(Parts and joints as JSON)
__________________________________________________

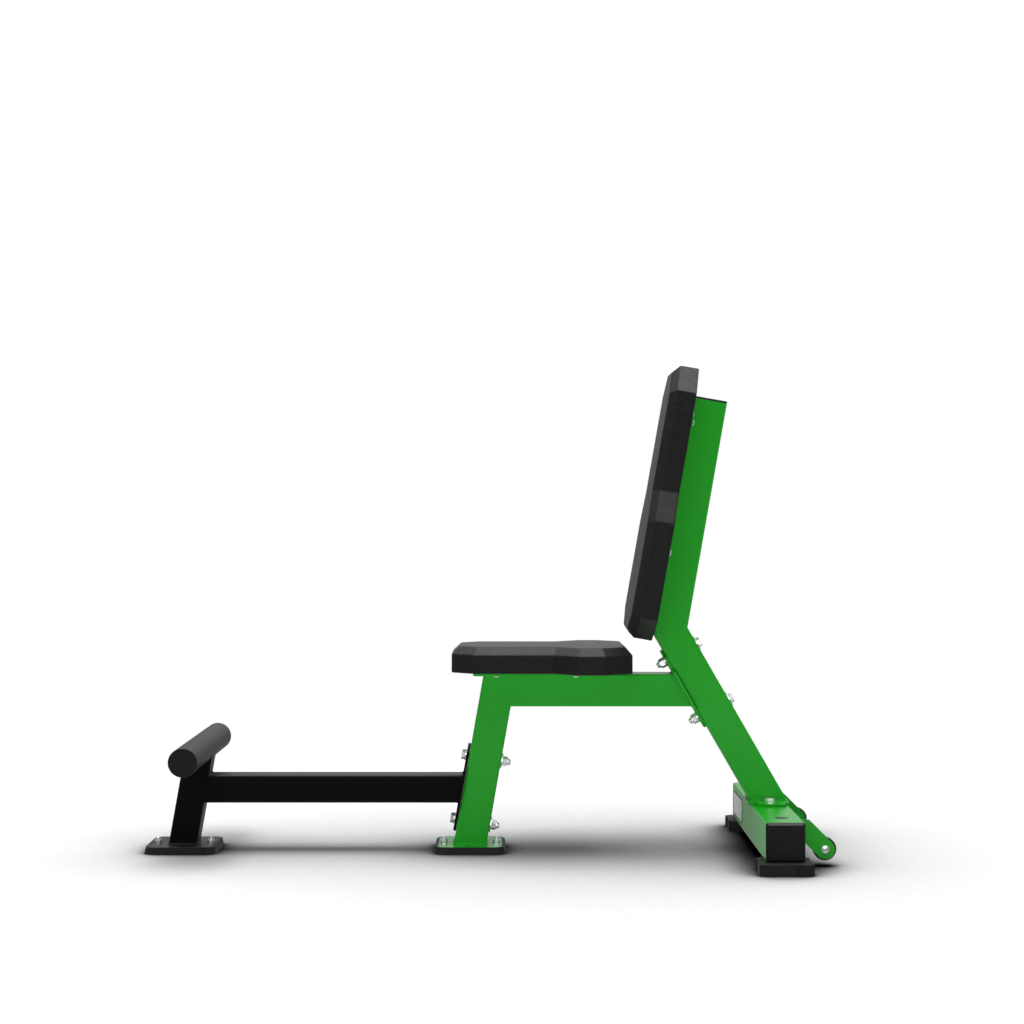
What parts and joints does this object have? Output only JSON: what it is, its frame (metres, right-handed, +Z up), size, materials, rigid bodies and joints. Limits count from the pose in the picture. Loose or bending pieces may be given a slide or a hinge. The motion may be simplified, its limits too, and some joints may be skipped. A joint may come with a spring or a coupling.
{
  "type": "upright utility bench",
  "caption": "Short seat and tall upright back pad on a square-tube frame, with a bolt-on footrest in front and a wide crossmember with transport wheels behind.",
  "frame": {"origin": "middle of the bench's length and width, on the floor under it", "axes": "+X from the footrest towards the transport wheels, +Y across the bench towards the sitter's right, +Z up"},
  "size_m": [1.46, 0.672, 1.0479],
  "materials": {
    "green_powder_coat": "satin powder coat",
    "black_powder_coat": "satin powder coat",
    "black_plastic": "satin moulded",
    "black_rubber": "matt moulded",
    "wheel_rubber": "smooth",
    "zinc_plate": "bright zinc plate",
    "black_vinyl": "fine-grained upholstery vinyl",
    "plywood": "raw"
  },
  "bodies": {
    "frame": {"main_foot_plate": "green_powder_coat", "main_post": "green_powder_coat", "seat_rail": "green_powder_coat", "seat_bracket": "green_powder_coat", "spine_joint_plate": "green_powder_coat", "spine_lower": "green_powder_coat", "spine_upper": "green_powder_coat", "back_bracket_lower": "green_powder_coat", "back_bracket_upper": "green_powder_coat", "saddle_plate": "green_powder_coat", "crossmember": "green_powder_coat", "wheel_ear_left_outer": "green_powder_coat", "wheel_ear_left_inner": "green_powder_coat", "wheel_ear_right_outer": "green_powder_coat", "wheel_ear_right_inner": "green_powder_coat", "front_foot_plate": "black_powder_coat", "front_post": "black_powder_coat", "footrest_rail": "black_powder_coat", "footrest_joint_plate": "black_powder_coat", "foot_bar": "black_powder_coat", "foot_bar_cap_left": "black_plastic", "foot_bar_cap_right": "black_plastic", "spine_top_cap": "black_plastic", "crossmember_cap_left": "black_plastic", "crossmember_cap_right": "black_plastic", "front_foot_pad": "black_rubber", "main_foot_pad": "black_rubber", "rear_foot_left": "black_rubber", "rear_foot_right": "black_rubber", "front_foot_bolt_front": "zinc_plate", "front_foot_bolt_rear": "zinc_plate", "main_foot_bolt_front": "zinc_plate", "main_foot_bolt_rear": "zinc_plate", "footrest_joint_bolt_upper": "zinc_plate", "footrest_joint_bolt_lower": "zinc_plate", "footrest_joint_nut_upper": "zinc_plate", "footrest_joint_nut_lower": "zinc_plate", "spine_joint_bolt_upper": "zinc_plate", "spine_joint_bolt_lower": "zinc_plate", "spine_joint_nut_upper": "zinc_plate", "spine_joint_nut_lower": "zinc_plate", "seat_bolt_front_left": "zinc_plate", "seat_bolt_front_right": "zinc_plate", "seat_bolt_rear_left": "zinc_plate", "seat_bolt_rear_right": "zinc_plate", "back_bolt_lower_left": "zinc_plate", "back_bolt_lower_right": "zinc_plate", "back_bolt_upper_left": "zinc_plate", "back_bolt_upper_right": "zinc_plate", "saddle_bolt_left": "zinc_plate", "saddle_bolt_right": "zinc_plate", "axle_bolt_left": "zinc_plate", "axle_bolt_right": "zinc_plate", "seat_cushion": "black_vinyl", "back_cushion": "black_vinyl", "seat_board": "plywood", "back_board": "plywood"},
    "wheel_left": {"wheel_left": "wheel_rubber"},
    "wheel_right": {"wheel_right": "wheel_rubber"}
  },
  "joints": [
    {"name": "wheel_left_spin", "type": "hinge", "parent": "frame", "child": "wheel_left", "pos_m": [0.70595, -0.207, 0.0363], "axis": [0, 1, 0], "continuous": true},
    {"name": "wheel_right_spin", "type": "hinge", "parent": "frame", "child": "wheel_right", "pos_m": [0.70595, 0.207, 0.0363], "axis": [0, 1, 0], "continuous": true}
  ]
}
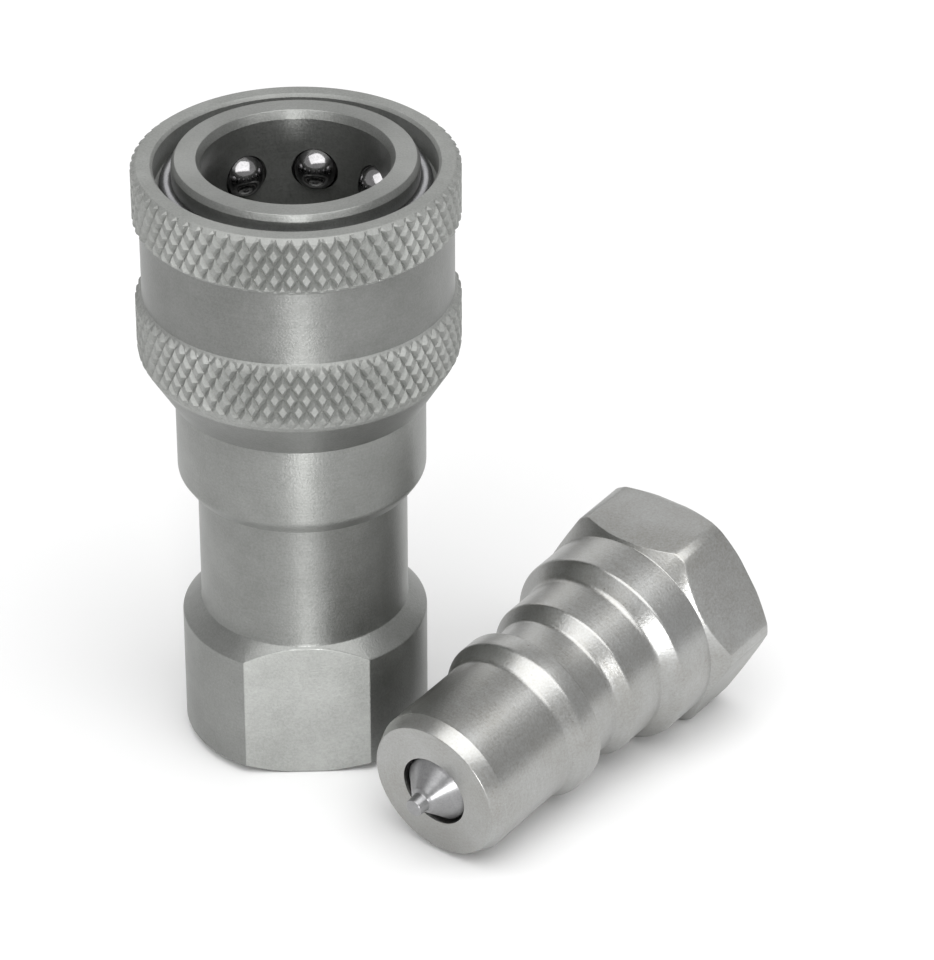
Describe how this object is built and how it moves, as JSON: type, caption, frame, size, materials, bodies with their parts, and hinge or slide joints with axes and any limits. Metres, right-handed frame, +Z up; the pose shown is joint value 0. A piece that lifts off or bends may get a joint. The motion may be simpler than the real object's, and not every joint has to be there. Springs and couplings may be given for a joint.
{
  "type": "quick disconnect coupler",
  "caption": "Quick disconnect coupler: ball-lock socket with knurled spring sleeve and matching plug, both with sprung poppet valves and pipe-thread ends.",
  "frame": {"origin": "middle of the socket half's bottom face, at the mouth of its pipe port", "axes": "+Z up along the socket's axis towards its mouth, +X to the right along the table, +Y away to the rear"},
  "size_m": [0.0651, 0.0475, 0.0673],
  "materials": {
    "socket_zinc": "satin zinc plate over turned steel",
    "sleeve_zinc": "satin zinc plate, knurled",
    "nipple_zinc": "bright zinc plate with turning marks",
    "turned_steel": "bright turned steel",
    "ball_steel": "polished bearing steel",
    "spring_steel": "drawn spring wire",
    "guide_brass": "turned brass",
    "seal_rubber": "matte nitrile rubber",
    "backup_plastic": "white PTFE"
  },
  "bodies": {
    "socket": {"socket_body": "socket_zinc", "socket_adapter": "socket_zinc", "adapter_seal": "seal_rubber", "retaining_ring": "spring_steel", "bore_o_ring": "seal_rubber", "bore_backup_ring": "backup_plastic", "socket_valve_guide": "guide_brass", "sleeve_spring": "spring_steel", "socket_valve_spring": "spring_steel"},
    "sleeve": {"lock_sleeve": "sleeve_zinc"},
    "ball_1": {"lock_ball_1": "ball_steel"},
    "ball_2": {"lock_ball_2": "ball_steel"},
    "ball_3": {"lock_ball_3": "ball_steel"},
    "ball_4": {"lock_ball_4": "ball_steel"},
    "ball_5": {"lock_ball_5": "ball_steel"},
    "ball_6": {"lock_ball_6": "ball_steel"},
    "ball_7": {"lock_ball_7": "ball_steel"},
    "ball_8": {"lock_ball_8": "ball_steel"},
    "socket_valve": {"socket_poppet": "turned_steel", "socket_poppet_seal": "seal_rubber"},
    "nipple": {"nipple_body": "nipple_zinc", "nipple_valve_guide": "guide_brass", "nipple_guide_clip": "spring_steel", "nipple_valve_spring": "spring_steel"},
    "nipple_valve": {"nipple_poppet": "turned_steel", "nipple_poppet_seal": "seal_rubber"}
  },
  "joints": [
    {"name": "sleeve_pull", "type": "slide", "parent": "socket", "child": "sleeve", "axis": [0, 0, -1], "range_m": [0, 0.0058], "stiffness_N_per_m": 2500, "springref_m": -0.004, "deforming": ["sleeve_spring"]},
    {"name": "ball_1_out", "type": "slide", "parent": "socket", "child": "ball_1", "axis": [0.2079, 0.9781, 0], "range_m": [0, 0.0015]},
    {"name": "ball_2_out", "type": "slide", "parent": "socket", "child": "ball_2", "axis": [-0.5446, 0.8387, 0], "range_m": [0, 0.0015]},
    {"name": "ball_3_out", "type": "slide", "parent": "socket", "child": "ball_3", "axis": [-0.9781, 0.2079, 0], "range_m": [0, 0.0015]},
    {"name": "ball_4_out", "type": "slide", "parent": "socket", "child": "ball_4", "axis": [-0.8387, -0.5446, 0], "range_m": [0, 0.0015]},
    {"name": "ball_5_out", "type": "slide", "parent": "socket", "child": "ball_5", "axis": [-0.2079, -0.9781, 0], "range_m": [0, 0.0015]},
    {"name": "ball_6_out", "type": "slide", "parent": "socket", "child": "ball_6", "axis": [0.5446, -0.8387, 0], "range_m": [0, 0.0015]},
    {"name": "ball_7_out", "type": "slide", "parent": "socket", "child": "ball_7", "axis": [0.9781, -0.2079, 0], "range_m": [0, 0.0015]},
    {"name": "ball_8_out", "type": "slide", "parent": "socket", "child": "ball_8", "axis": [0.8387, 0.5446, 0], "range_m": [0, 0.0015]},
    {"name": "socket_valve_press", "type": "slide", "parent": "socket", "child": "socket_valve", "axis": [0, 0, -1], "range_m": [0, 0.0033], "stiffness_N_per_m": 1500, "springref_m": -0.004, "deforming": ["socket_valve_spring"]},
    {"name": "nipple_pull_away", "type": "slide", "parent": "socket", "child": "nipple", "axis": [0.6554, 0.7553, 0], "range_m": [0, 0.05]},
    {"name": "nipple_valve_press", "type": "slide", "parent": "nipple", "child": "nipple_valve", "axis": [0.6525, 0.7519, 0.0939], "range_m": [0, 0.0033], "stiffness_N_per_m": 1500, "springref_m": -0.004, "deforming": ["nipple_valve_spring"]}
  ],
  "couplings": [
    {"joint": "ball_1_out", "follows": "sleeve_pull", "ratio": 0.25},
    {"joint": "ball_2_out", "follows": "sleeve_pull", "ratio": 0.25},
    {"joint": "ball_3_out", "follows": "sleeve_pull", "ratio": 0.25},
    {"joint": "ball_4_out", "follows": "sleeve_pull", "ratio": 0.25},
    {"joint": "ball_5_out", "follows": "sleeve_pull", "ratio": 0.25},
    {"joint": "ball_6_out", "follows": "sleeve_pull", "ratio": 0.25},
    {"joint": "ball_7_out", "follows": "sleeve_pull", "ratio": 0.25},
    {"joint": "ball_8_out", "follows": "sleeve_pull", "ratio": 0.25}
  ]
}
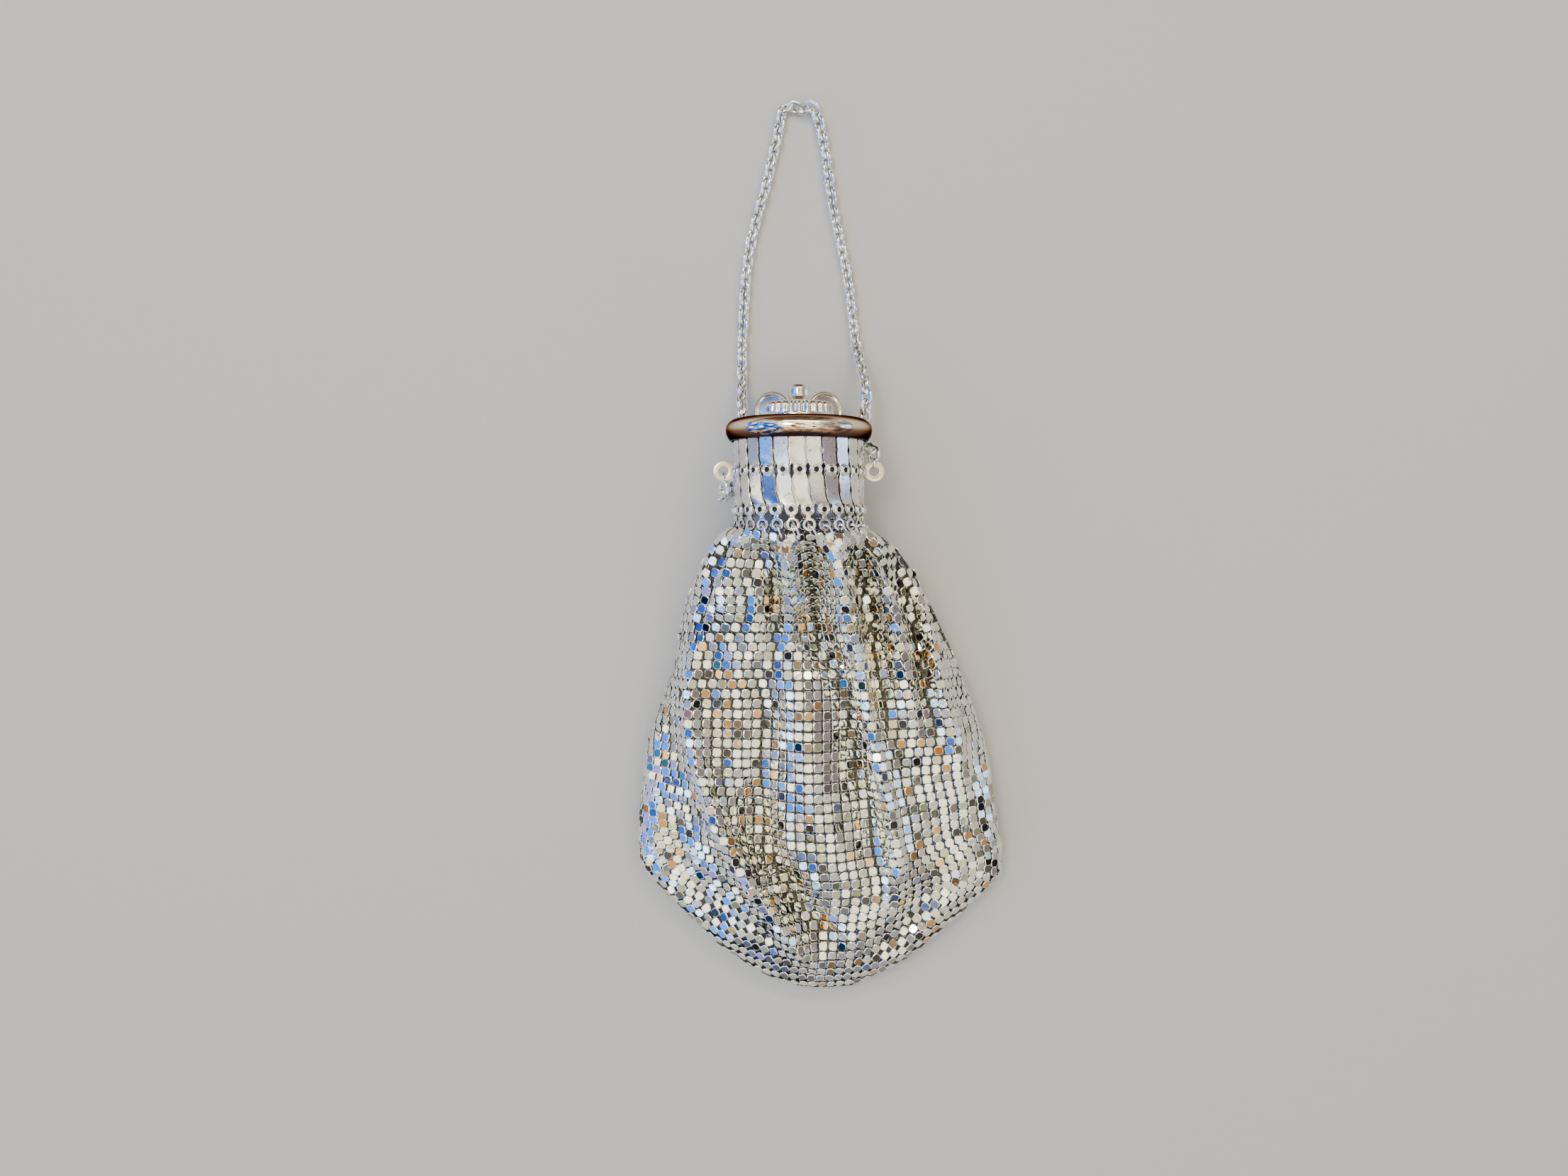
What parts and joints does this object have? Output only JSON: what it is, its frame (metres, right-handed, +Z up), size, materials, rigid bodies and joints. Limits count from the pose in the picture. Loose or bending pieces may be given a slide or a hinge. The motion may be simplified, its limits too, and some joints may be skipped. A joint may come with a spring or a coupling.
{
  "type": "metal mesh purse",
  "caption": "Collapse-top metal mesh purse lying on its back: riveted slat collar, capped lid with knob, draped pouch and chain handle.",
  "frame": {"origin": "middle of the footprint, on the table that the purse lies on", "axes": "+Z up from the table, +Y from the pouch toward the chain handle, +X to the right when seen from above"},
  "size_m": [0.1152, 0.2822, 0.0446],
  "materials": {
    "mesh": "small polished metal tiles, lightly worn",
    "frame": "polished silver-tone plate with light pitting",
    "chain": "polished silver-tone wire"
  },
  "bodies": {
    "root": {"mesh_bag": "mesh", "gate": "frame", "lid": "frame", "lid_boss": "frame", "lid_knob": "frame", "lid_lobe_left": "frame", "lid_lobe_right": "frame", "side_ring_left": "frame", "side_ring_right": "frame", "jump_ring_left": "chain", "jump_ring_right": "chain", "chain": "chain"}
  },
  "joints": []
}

__________________________________________________

## WHAT TO PRODUCE:
Find every line with the word "hinge" and state how many there are, with no other words.

## SOLVED EXERCISE:
5